Família nuclear

Não é segredo para ninguém que os melhores filmes fantásticos reflectem as tensões e preocupações sociais subterrâneas dos momentos em que são construídos. Nem que essa reflexão escondida por trás de uma fachada descartável de cinema de género, muitas vezes, lhes possibilita um "prazo de validade" muitas vezes superior ao de filmes seus contemporâneos. Pense-se, por exemplo, na história de Jack Finney sobre uma invasão da Terra por extra-terrestres que se apoderam dos corpos e criam duplicados robóticos: as três versões realizadas ("A Terra em Perigo!" por Don Siegel em 1956, "A Invasão dos Violadores" por Philip Kaufman em 1978, "Violadores - a Invasão Continua" por Abel Ferrara em 1993) mantêm intacta a trama central, mas da metáfora da Guerra Fria de Siegel passamos à corporativização da América em Kaufman e ao alheamento da comunidade em Ferrara.

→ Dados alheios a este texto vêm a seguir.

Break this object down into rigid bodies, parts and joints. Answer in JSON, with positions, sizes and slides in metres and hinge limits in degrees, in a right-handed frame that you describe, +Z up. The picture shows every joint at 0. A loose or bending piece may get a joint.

Era essa aparente intemporalidade que ganhava a arrepiante actualização de "Zombie" de George A. Romero por Zack Snyder em "O Renascer dos Mortos", e que ganha agora esta "remake" do filme que, em 1977, lançou Wes Craven, "The Hills Have Eyes" (que nunca chegou a estrear oficialmente em sala em Portugal). "Terror nas Montanhas" (produção da 20th Century-Fox, estúdio habitualmente alheio ao género) confirma também, depois do êxito inesperado de "Hostel", de Eli Roth, ou dos dois filmes "Saw", a definitiva aceitação pelo "mainstream" americano do terror "gore" mais sanguinolento até aqui considerado como "nicho" independente de conhecedores ou entusiastas. Para esses, "Terror nas Montanhas" terá uma bênção adicional: Craven produziu a "remake" com Peter Locke, produtor do filme original, e escolheu o francês Alexandre Aja para a dirigir. Ao nível da brutalidade e do derramamento de sangue, dificilmente os apreciadores sairão desiludidos desta "remake" que quase nada altera na trama original de Craven, mas actualiza a perturbante metáfora política que já lhe estava subjacente: uma família de turistas à mercê de uma tribo de canibais. Uma América autofágica que se come a si mesma.

De facto, a "família nuclear" que atravessa os EUA em direcção à Califórnia de caravana para celebrar o aniversário de casamento é um micro-cosmos da América contemporânea - um patriarca conservador, polícia reformado e amador de armas, uma mãe que foi hippie e se converteu ao catolicismo, um genro liberal pacifista, uma filha mais nova cabeça no ar, o todo coabitando assaz dificilmente entre si no exíguo espaço da luxuosa caravana "fifties" em que viajam. E esta "família nuclear" vai chocar com uma família verdadeiramente nuclear, porque a tribo de canibais que os atrai a uma armadilha sem saída no deserto do Novo México é também ela uma família - os descendentes dos mineiros da zona que se recusaram a abandonar a área quando esta foi usada para testes nucleares na década de 1950, mutantes afectados pela radiação, exercendo a sua vingança sobre a sociedade que os condenou. Metáfora de uma América confrontada com as consequências a médio e longo prazo das acções que empreende em nome de um "futuro radioso", de um país que se desenha como o seu próprio pior inimigo ao retardador, que hipoteca o seu futuro sem pensar duas vezes em nome da recompensa imediata.

Metáfora evidente, é certo, mas nem por isso menos eficaz, sobretudo quando encenada com requintes de malvadez por Alexandre Aja num alucinante terceiro acto situado numa falsa "smalltown" meio incinerada construída para os testes atómicos, onde cabe ao liberal pacifista libertar o selvagem dentro de si para assegurar a sobrevivência de uma nova família nuclear.

De Aja, filho do realizador francês Alexandre Arcady, conhecia-se um pretensioso "Furia", baseado em Julio Cortazár e apresentado no Fantasporto de 2002, e o sanguinolento "slasher" "Haute Tension" - nada que fizesse prever a inteligência e a eficácia deste "Terror nas Montanhas" que, como poucos outros filmes recentes, consegue articular um perturbante subtexto caucionário com uma ficção "gore" genuinamente aterrorizante perfeitamente balizada pelos cânones do género, e filmada com uma energia e um entusiasmo quase doentios (tendo em vista as imagens boschianas que vão pontuando o filme). Nada faria prever a surpresa: aí está ela, ainda por cima nada recomendável a cardíacos ou almas sensíveis - é dos melhores filmes de terror dos últimos meses.